The other next step is simple and unglamorous. Can GoPro convert attention into demand at a time when the stock remains fragile and expectations remain low? If the answer is yes, Artemis II will later look like an unusually effective brand bridge into a new product chapter. If the answer is no, this will be remembered as a wonderful piece of corporate storytelling that briefly sent GoPro where many brands would love to go, but did not change where the business was headed on Earth.
What are the key takeaways on what GoPro’s Artemis II mission role means for the company, competitors, and the imaging industry?
- GoPro’s Artemis II role is primarily a brand and credibility event, not a near-term revenue driver.
- The Moon mission strengthens GoPro’s positioning around rugged, perspective-first imaging where smartphones remain less differentiated.
- NASA association gives GoPro a rare premium validation signal at a time when investor expectations for GPRO remain subdued.
- GPRO’s share price around $0.77 still reflects a company far below its 52-week high, so symbolic wins alone will not close the valuation gap.
- The announcement supports GoPro’s effort to stay culturally relevant ahead of its next hardware cycle and AI-enabled processor rollout.
- Competitively, the mission reinforces GoPro’s niche as specialized capture hardware rather than a general-purpose camera alternative.
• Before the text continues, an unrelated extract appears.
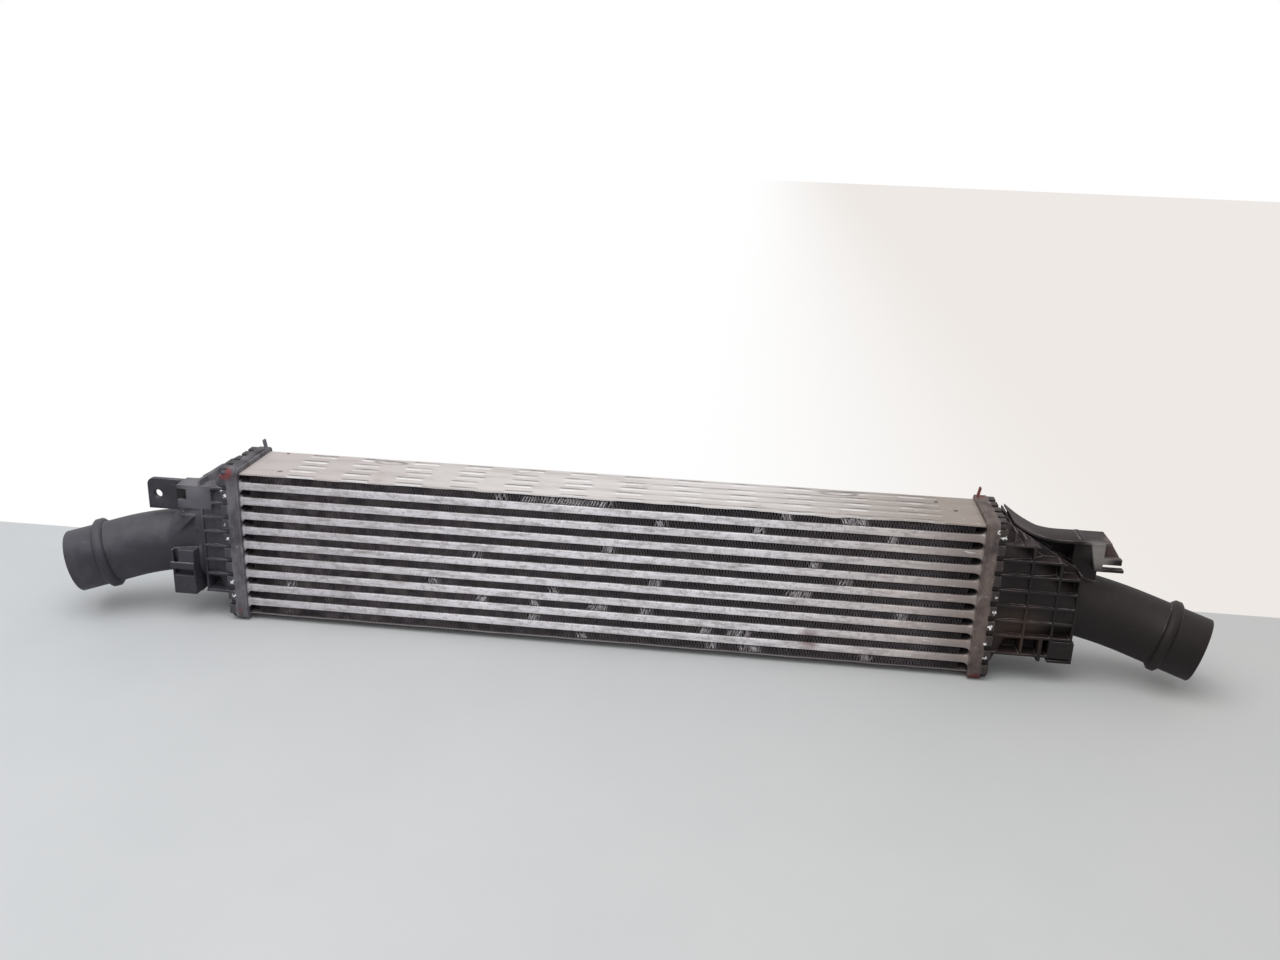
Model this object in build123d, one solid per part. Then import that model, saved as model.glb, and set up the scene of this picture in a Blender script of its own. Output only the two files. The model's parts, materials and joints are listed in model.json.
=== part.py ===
from build123d import *
import os
from math import atan, cos, radians, sin, tan

# Charge-air cooler: a brazed aluminium core with moulded end tanks crimped onto its header plates.
# X runs along the core, Y from front to back, Z up. The origin is on the underside of the bottom
# side plate, at the middle of the core. Everything on the left is modelled on the right and mirrored.
# Lengths are in millimetres, and angles in degrees.

# --- core ---
core_length = 618.0          # between the two header plates
core_depth = 64.0
tube_count = 9
tube_height = 7.0
tube_wall = 0.6
tube_corner = 1.2
tube_stickout = 2.5          # how far a tube end stands out of its header plate
fin_height = 6.35
fin_sheet = 0.35
fin_folds = 40               # legs in one strip
fin_end_gap = 8.0            # bare tube between a fin strip and the header plate
turbulator_sheet = 0.3
turbulator_folds = 8
turbulator_setback = 6.0     # from the tube end to the turbulator
turbulator_side_gap = 3.0    # from the tube's nose to the turbulator

# --- side plates ---
plate_sheet = 1.5
plate_end_gap = 0.3
bead_length = 24.0
bead_width = 2.6
bead_rise = 0.6
bead_taper = 45.0
bead_pitch = 46.5
beads_per_row = 12
bead_rows = 5
bead_row_pitch = 13.3
plate_hole_radius = 1.9
plate_holes = [(-1, 19.0, 26.0), (-1, 31.0, -22.0), (1, 34.0, 19.0), (1, 20.0, -4.0)]   # end, setback, Y

# --- header plates ---
header_sheet = 1.5
header_over_depth = 5.0      # how far the header stands out past the core, front and back
header_over_height = 4.0     # and above and below it
header_wall = 16.0           # height of the crimped wall, measured along X
header_corner = 5.0
braze_gap = 0.15
tab_width = 8.6
tab_pitch = 13.2
tab_rise = 4.5               # part of the wall that is cut into tabs
tab_lip = 3.4
tabs_on_side = 10
tabs_on_end = 5
tongue_width = 5.0
tongue_rise = 8.5            # upright corner tongue, at the top and back
tongue_lean = 1.6
tongue_drop = 1.3            # corner tongue bent flat, at the bottom and front
tongue_length = 7.0
tongue_setback = 3.0         # from the tabs back to the upright tongue

# --- gaskets ---
gasket_thickness = 3.0
gasket_width = 3.0
seat_gap = 0.25

# --- end tanks, with distances along X from the crimp and heights from the hood or the deck ---
tank_wall = 3.0
foot_corner = 3.5
rib_sheet = 2.0
rib_pitch = 13.2
rib_count = 7
lowest_rib_rise = 17.0       # from the hood's floor
long_ribs = [-16.0, 0.0, 16.0]
hood_shoulder = 14.0         # from the crimp to the narrow part of the duct
hood_lift = 16.85            # underside of the ribbed hood above the foot's opening
hood_slope = 31.0            # fall of the hood's top away from the header
rib_depth = 4.0              # how far the ribs stand off the duct
hood_corner = 8.0            # corner radius of the duct at the foot
waist_corner = 20.0          # and at its narrow part
corner_facets = 4            # points on each corner of the duct
root_radius = 29.5           # duct where it leaves the hood
root_overlap = 10.0          # how far the round duct reaches back into the hood
neck_radius = 27.0
neck_length = 24.0           # from the mouth to the stop ring
ring_width = 9.5
ring_rise = 3.6
ring_chamfer = 2.4
mouth_chamfer = 0.8
neck_drop = 13.6
neck_sweep = 19.0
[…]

- The strongest commercial upside would come indirectly through pricing power, product-launch momentum, and ecosystem retention.
- The announcement may also help specialty and professional-use perception in industrial, documentary, motorsports, and scientific contexts.
- The main risk is narrative inflation, where investors confuse prestige exposure with evidence of sustained operating improvement.
- The real test for GoPro starts after the headlines fade and attention returns to revenue quality, margins, subscriptions, and execution.